Northern Ireland’s DUP ‘a madhouse’ over new first minister

Northern Ireland’s coalition government has a new leader, First Minister Paul Givan — but the move appears to be tearing the Democratic Unionist Party apart.

DUP lawmaker Givan succeeded Arlene Foster in the top power-sharing post Thursday after receiving support in the Northern Ireland Assembly from his close friend and DUP leader Edwin Poots, as well as Irish nationalists on the other side of the chamber.

Yet Givan’s nomination had just been overwhelmingly rejected by his own party, a confusing and unprecedented situation that raises doubts over whether Poots or Givan can survive politically. A move designed to prevent the collapse of the Northern Ireland Assembly may merely have postponed it.

Poots, who last month became party leader on a 19-17 vote after he led a rebellion against predecessor Arlene Foster, was determined to confirm Givan as first minister. Those present in Thursday’s DUP meeting voted 24-4 against this — but Givan and Poots proceeded regardless.

“The party’s descended into a madhouse. I don’t know where this ends. But this utter contempt for accountability and democracy in our party is simply intolerable. I can’t see this going on for much longer,” said an MP who attended the DUP meeting but who didn’t want to be named.

Poots loyalists initially attempted to bar the party’s own MPs from the meeting, arguing that only the 28 Assembly members were permitted. Beforehand, seven of those eight MPs leaked an email calling on Poots to postpone Givan’s nomination.

Poots and Givan left the meeting even as Sammy Wilson MP was still in mid-flow arguing against their plans.

Later, DUP officials met privately to discuss how to manage their deepening split.

It overshadowed what might otherwise have been a day of progress for power-sharing between British unionists and Irish nationalists. Such cross-community cooperation formed the core of Northern Ireland’s 1998 peace accord. It has proved increasingly difficult to sustain amid chronic head-butting between the DUP and Sinn Féin. 

Power-sharing faced a Monday deadline to fill the first minister post vacated by Foster. Had the DUP or Sinn Féin blocked the move, the Assembly would have been shut down in favor of resumed “direct rule” from London. Neither party wanted that.
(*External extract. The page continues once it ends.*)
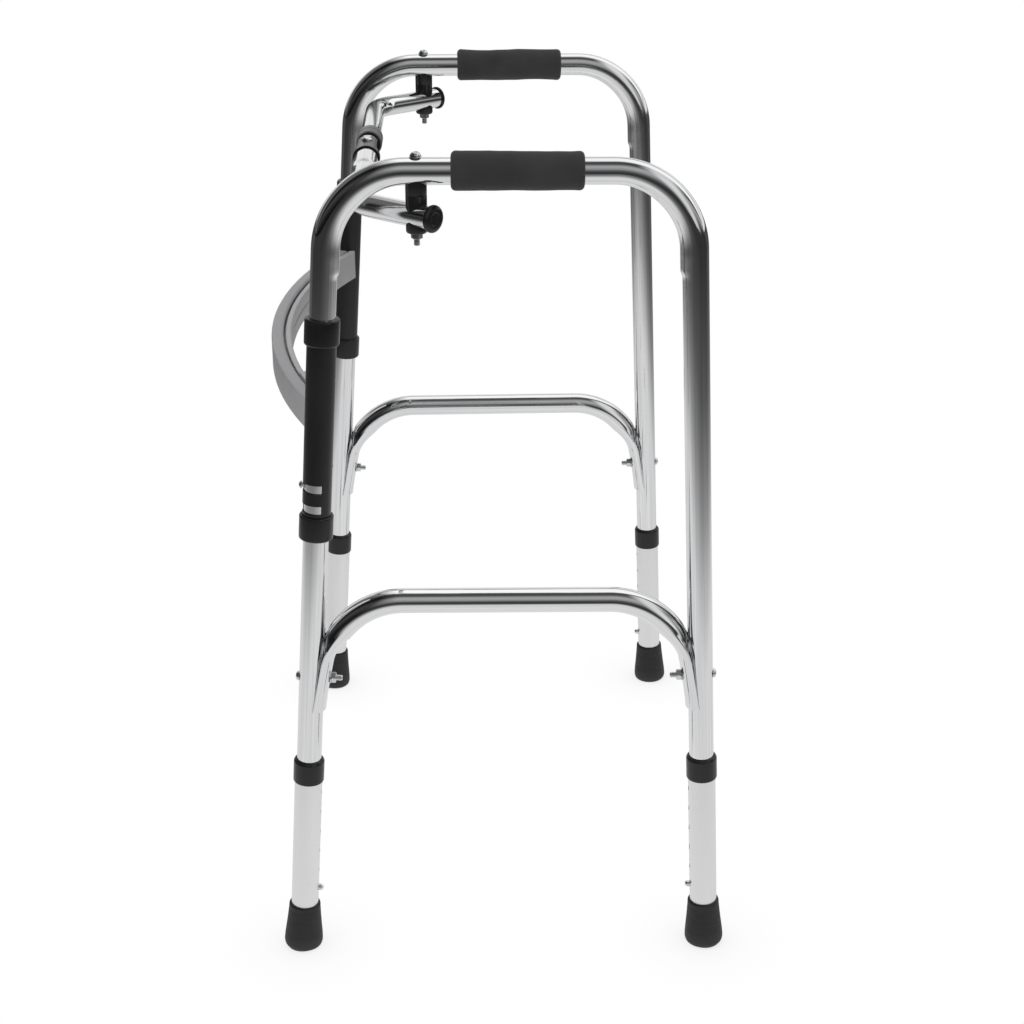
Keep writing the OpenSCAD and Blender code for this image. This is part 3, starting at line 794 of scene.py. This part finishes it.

However, Sinn Féin had made its support for Givan’s candidacy conditional on the DUP agreeing to speedy passage of an Irish Language Act to promote Ireland’s native tongue. When Poots refused to budge, Sinn Féin went over his head and struck a deal directly with the British government, infuriating many in the DUP.

Secretary of State Brandon Lewis confirmed Thursday that, as part of his midnight agreement with Sinn Féin, the U.K. government will pass an Irish Language Act in London and impose it on Northern Ireland if the DUP-led government in Belfast doesn’t approve it by September.